Monday, July 27, 2009

Who Cares If They Learn?

One of the commenters had this to say in response to my post awhile back on interactive teaching:

The "math class" approach you describe is for babies. It is the students' job to do this on their own, or have the TAs cover it in section.

With these approaches you cannot cover as much material. It is style over substance. But if you are going slowly and not trying to cover much material, I suppose it can't hurt.

Ignoring* the phrasing, the point here is one that I've heard many times - that somehow you do your students a disservice if you actually take the time to teach them the material. I believe the root of the disagreement is based in whether or not you believe that your job is to teach the material, or just present as much as possible. While I certainly don't believe it's my job to make the students to try to learn (in other words, if they don't do the homework there's only so much you can do), I do believe it's my job to actually teach the material. Yes, this involves doing examples in class. Ideally, I think it also involves doing your best to keep your students from falling asleep in your class, however early in the morning it might be. I think students learn best by interacting during class (plus it keeps them awake). And it's not just me that thinks this (see Freire, Dewey, Piaget, or generally constructivism).

I'm trying to teach in this style during the Algorithms summer term class I'm currently in the middle of. Unfortunately, I'm partially falling victim to the second argument - "but if you take the time to teach, you won't cover as much." Even though I fundamentally disagree with it (assuming that you want the students to actually learn the material, taking the time to teach it is never wasted), I can't figure out a good way to teach the vast number of algorithms that I think I'd be doing a disservice if I didn't teach, and still spend long enough on each one so that they really understand the underlying details. (This is made especially hard since the class meets every day, so there's no time for contemplation between classes.) I'm doing examples in class, having discussions about the algorithms, having them try sample instances, etc. Yet my idealist nature is somewhat unsatisfied.

On the other hand, I've assigned a half-term long programming project that does embody these values and which I'm very excited about. More on that later.

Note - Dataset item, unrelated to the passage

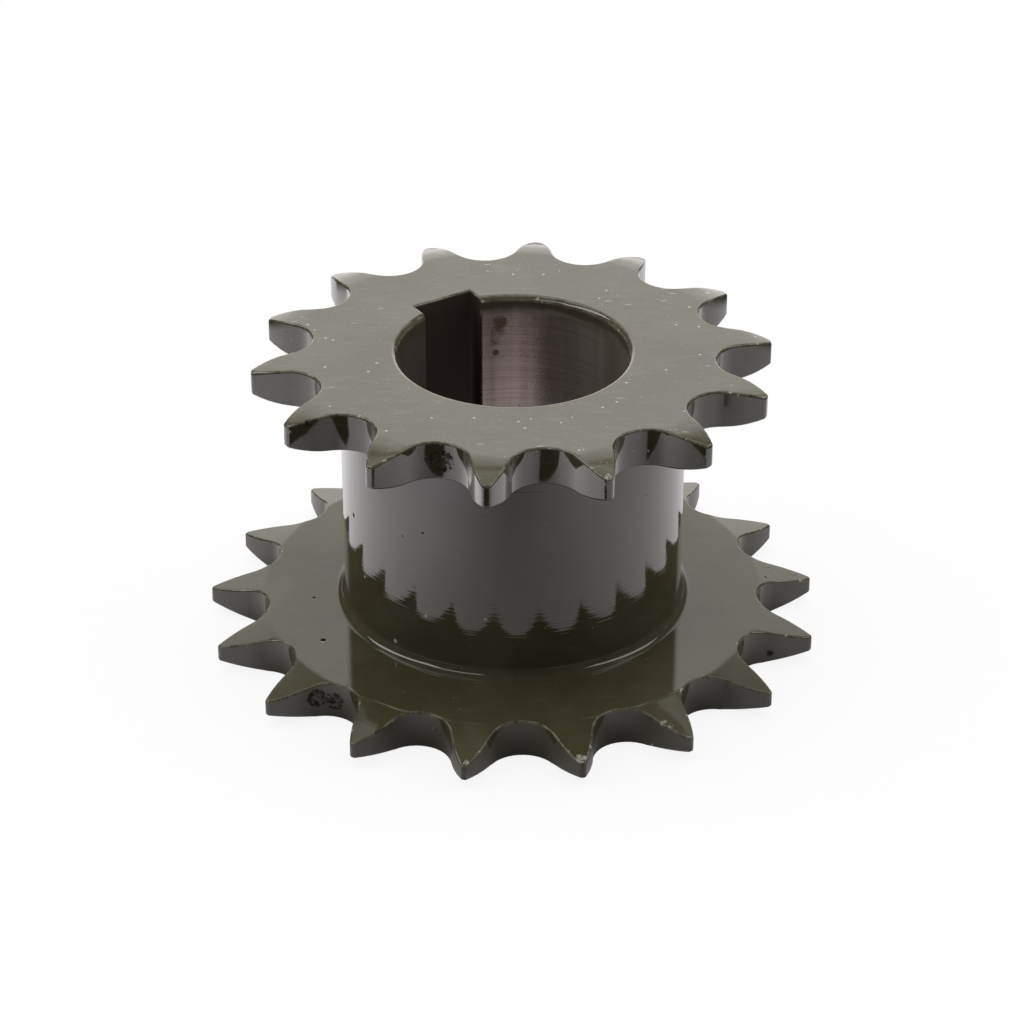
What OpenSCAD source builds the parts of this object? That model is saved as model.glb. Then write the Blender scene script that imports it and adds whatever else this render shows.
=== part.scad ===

*Actually, I can't quite bring myself to ignore it altogether. While I'm glad not to be seeing a Barbie-style "math is hard," the idea that anything having to do with math class is "for babies" is rather absurd. Some things that are for babies; diapers, bottles, toys, mushed carrots. Things that are not for babies; Calculus, Algorithms, going to college, taking my classes.

Monday, July 20, 2009

Happy Moon Landing

To mark the 40th anniversary of the moon landing, I want to bring up an article that marked the 50th anniversary of Sputnik (very un-American of me, I know). It was about how Sputnik spurred a new era in science education in this country. While many still speak of "new math" with derision, it was part of a wave of changes that energized science education and changed the way students thought about science. Science was no longer about boring equations, but about space and sending a man to the moon! Unfortunately, we've been on a downward spiral since the end of the cold war. It no longer seems urgent to understand science. It no longer seems exciting. And without the "red menace" to spur us on, we've become complacent. Perhaps some of the blame goes to the government, for mandating testing yearly only in Math and English. But there's plenty of blame to spread around. The curriculum is "too hard" for the students when it's interactive - or maybe just "too hard" for the teachers. Interactive teaching takes too long. All the bright scientists make more money not teaching. The list goes on. But something needs to be done. I imagine that every computer scientist has experienced the shock and awe and terror that accompanies admission of our job. It's just a symptom of the larger problem. And while perhaps science will never be (and should never be?) easy, it should certainly be exciting. After all, someone needs to create the next imagination-inspiring "moon landing."